The question is: we are given a SORTED array, which consists of a collection of values occurring an EVEN number of times, except one, which occurs ODD number of times. We need to find the solution in log n time.
It is easy to find the solution in O(n) time, but it looks pretty tricky to perform in log n time.
Theorem: Every deterministic algorithm for this problem probes Ω(log2 n) memory locations in the worst case.
Proof (completely rewritten in a more formal style):
Let k > 0 be an odd integer and let n = k2. We describe an adversary that forces (log2 (k + 1))2 = Ω(log2 n) probes.
We call the maximal subsequences of identical elements groups. The adversary's possible inputs consist of k length-k segments x1 x2 … xk. For each segment xj, there exists an integer bj ∈ [0, k] such that xj consists of bj copies of j - 1 followed by k - bj copies of j. Each group overlaps at most two segments, and each segment overlaps at most two groups.
Group boundaries
| | | | |
0 0 1 1 1 2 2 3 3
| | | |
Segment boundaries
Wherever there is an increase of two, we assume a double boundary by convention.
Group boundaries
| || | |
0 0 0 2 2 2 2 3 3
Claim: The location of the jth group boundary (1 ≤ j ≤ k) is uniquely determined by the segment xj.
Proof: It's just after the ((j - 1) k + bj)th memory location, and xj uniquely determines bj. //
We say that the algorithm has observed the jth group boundary in case the results of its probes of xj uniquely determine xj. By convention, the beginning and the end of the input are always observed. It is possible for the algorithm to uniquely determine the location of a group boundary without observing it.
Group boundaries
| X | | |
0 0 ? 1 2 2 3 3 3
| | | |
Segment boundaries
Given only 0 0 ?, the algorithm cannot tell for sure whether ? is a 0 or a 1. In context, however, ? must be a 1, as otherwise there would be three odd groups, and the group boundary at X can be inferred. These inferences could be problematic for the adversary, but it turns out that they can be made only after the group boundary in question is "irrelevant".

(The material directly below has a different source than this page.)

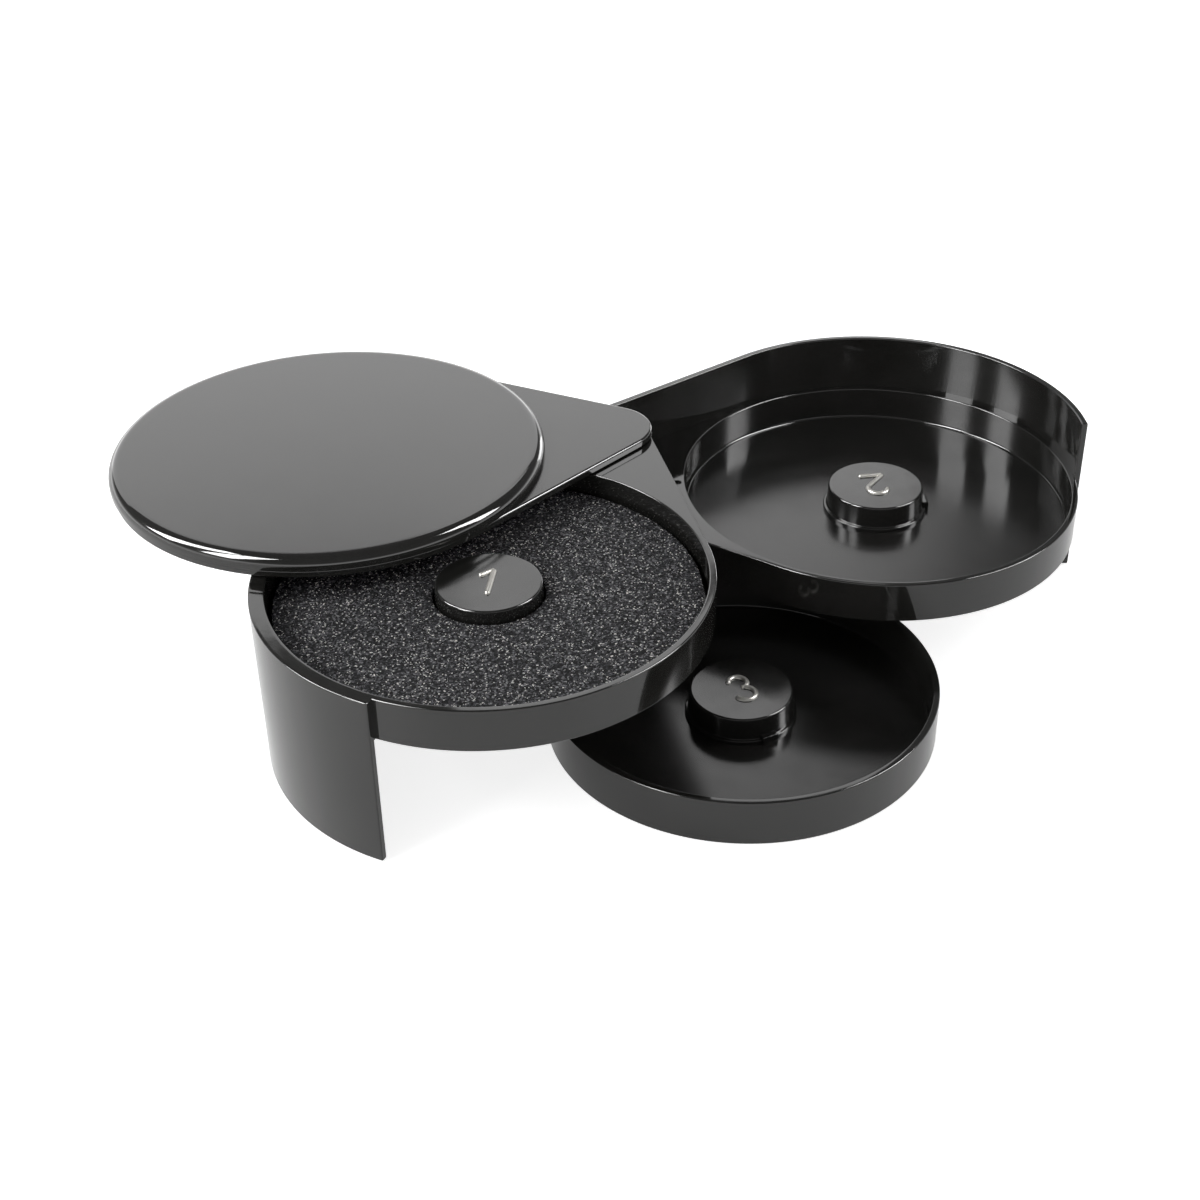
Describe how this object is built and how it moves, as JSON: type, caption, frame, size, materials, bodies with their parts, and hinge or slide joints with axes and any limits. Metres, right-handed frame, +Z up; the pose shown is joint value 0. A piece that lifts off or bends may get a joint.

Claim: At any given point during the algorithm's execution, consider the set of group boundaries that it has observed. Exactly one consecutive pair is at odd distance, and the odd group lies between them.
Proof: Every other consecutive pair bounds only even groups. //
Define the odd-length subsequence bounded by the special consecutive pair to be the relevant subsequence.
Claim: No group boundary in the interior of the relevant subsequence is uniquely determined. If there is at least one such boundary, then the identity of the odd group is not uniquely determined.
Proof: Without loss of generality, assume that each memory location not in the relevant subsequence has been probed and that each segment contained in the relevant subsequence has exactly one location that has not been probed. Suppose that the jth group boundary (call it B) lies in the interior of the relevant subsequence. By hypothesis, the probes to xj determine B's location up to two consecutive possibilities. We call the one at odd distance from the left observed boundary odd-left and the other odd-right. For both possibilities, we work left to right and fix the location of every remaining interior group boundary so that the group to its left is even. (We can do this because they each have two consecutive possibilities as well.) If B is at odd-left, then the group to its left is the unique odd group. If B is at odd-right, then the last group in the relevant subsequence is the unique odd group. Both are valid inputs, so the algorithm has uniquely determined neither the location of B nor the odd group. //
Example:
Observed group boundaries; relevant subsequence marked by […]
[ ] |
0 0 Y 1 1 Z 2 3 3
| | | |
Segment boundaries
Possibility #1: Y=0, Z=2
Possibility #2: Y=1, Z=2
Possibility #3: Y=1, Z=1
As a consequence of this claim, the algorithm, regardless of how it works, must narrow the relevant subsequence to one group. By definition, it therefore must observe some group boundaries. The adversary now has the simple task of keeping open as many possibilities as it can.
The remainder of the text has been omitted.